Over the years, the National Archives has declassified millions of pages related to Kennedy’s assassination in November 1963. However, thousands of documents had been kept classified at the request of the CIA and FBI due to national security concerns.
Robert F. Kennedy Jr., the son of former Attorney General Robert Kennedy and nephew of President Kennedy, has publicly stated his belief that the CIA was involved in his uncle’s assassination—an allegation the agency has dismissed as baseless.
The Warren Commission, tasked with investigating the killing of the 46-year-old president, concluded that former Marine sharpshooter Lee Harvey Oswald acted alone. Yet, this official finding has done little to dispel widespread speculation that a larger plot was behind Kennedy’s assassination in Dallas, Texas. The slow release of government documents has further fueled various conspiracy theories.
Historians studying Kennedy’s assassination have suggested that the remaining documents were unlikely to contain groundbreaking revelations or resolve the longstanding theories surrounding the murder of the 35th US president.
A newly released document labeled "secret" contains a typed account with handwritten notes from a 1964 interview conducted by a Warren Commission researcher. The interviewee, CIA employee Lee Wigren, was questioned about discrepancies in information provided to the commission by the State Department and the CIA regarding marriages between Soviet women and American men.
At the time of President John F. Kennedy’s assassination, Lee Harvey Oswald was married to Marina Oswald, a Soviet woman.
Oswald, who defected to the Soviet Union in 1959 but returned to the US in 1962, was fatally shot by business owner Jack Ruby on November 24, 1963—just two days after Kennedy’s killing—while being transferred to a county jail.
Many of the previously released records include raw intelligence, such as numerous FBI reports that ultimately led nowhere. Much of their content was already known, including details about the CIA’s failed and often bizarre plots to assassinate Cuba’s Fidel Castro.
Among the newly disclosed records is a document from January 1962 detailing "Operation Mongoose," also known as "the Cuban Project." This top-secret CIA-led campaign, authorized by President Kennedy in 1961, aimed to destabilize and ultimately overthrow the government of Cuban leader Fidel Castro through covert operations and acts of sabotage.

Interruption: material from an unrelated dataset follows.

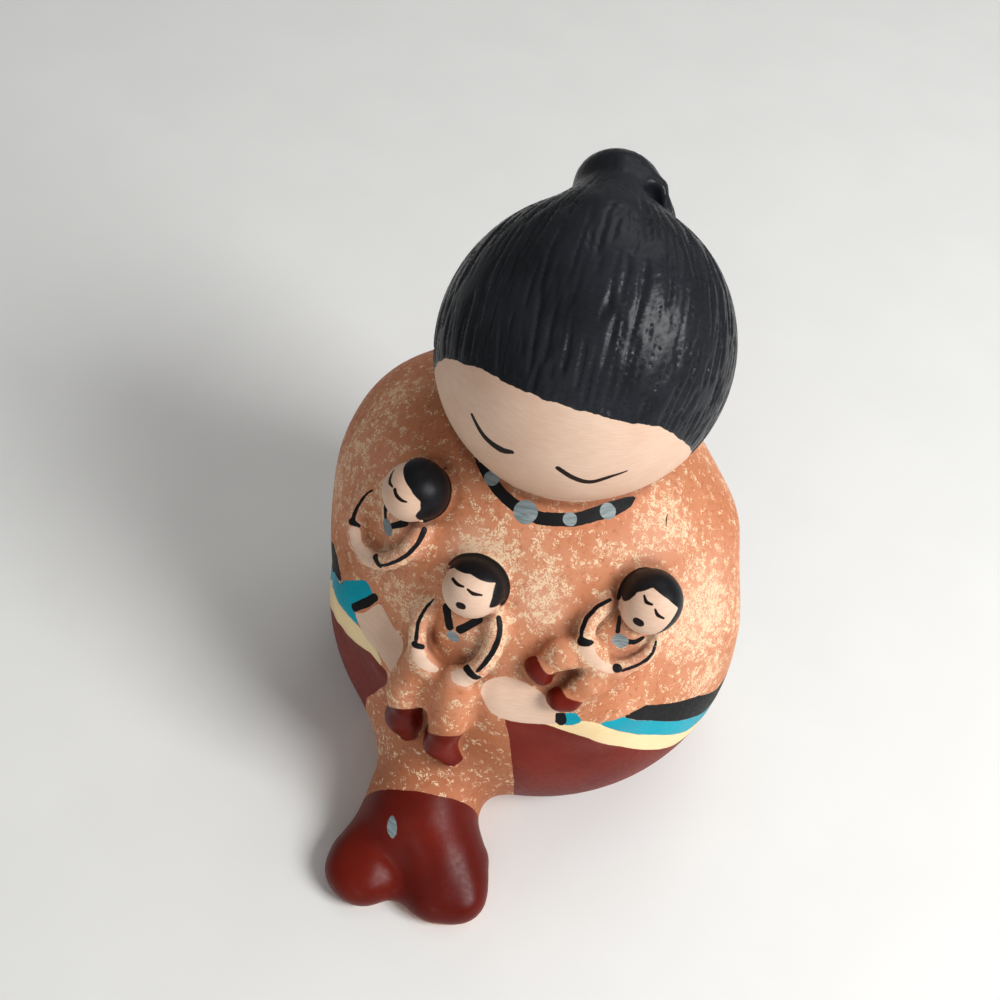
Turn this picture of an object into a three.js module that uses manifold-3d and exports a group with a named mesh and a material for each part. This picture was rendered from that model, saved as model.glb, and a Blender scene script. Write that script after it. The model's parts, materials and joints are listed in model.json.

The document release aligns with a 1992 congressional mandate that required all unredacted assassination records held by the National Archives to be made public in full 25 years later.

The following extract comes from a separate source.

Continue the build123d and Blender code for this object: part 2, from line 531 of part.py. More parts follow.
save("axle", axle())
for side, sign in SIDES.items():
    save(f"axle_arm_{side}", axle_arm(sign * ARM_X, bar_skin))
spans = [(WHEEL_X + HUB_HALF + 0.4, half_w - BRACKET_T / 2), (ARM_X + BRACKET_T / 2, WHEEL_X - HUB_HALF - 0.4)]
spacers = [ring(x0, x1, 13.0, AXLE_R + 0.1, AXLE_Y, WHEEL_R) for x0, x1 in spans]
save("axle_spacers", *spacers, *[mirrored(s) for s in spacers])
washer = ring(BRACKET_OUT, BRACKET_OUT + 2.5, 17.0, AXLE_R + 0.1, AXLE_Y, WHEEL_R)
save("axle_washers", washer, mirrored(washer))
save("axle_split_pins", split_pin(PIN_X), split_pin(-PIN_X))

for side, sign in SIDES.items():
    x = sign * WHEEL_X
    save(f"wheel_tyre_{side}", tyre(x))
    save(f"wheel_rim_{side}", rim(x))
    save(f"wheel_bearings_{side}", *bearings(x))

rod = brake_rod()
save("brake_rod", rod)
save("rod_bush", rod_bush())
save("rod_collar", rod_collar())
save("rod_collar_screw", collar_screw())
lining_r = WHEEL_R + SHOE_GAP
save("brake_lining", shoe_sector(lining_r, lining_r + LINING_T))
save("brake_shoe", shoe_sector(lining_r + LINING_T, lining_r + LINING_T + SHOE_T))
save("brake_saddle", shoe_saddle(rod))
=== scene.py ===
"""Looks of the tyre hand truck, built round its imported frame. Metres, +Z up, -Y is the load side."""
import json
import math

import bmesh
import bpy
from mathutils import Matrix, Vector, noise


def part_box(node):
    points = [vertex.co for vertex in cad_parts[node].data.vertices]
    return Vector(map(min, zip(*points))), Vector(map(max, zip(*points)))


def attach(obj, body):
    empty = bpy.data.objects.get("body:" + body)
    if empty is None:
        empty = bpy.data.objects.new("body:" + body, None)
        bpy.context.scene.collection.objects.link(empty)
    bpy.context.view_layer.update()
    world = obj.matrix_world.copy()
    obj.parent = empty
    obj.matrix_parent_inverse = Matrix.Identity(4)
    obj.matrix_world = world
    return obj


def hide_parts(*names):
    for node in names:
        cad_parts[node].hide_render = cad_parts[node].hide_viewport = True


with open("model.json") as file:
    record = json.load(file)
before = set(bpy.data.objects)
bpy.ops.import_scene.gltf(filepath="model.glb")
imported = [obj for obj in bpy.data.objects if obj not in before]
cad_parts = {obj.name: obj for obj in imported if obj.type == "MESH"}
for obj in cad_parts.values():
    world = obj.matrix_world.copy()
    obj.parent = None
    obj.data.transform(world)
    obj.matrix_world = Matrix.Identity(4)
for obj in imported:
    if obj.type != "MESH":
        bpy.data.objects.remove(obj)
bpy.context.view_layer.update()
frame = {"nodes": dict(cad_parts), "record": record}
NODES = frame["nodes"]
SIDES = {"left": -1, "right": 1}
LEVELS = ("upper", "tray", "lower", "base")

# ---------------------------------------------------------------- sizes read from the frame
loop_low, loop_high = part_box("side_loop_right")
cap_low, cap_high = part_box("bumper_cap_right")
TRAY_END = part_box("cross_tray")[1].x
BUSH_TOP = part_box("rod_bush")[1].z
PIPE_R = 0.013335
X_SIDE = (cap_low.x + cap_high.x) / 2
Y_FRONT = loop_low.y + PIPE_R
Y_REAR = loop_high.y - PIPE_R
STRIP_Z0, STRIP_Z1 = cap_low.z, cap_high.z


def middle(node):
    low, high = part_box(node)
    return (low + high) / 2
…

Shortly after taking office in January, Trump signed an order related to the release of assassination records, leading the FBI to identify thousands of additional documents connected to Kennedy’s killing in Dallas.
In response to Trump's directive, the US Justice Department ordered some of its national security lawyers to conduct an urgent review of the assassination-related records, according to a Monday evening email seen by Reuters.
Despite the release of these documents, public opinion polls indicate that many Americans continue to believe Kennedy’s assassination was the result of a broader conspiracy.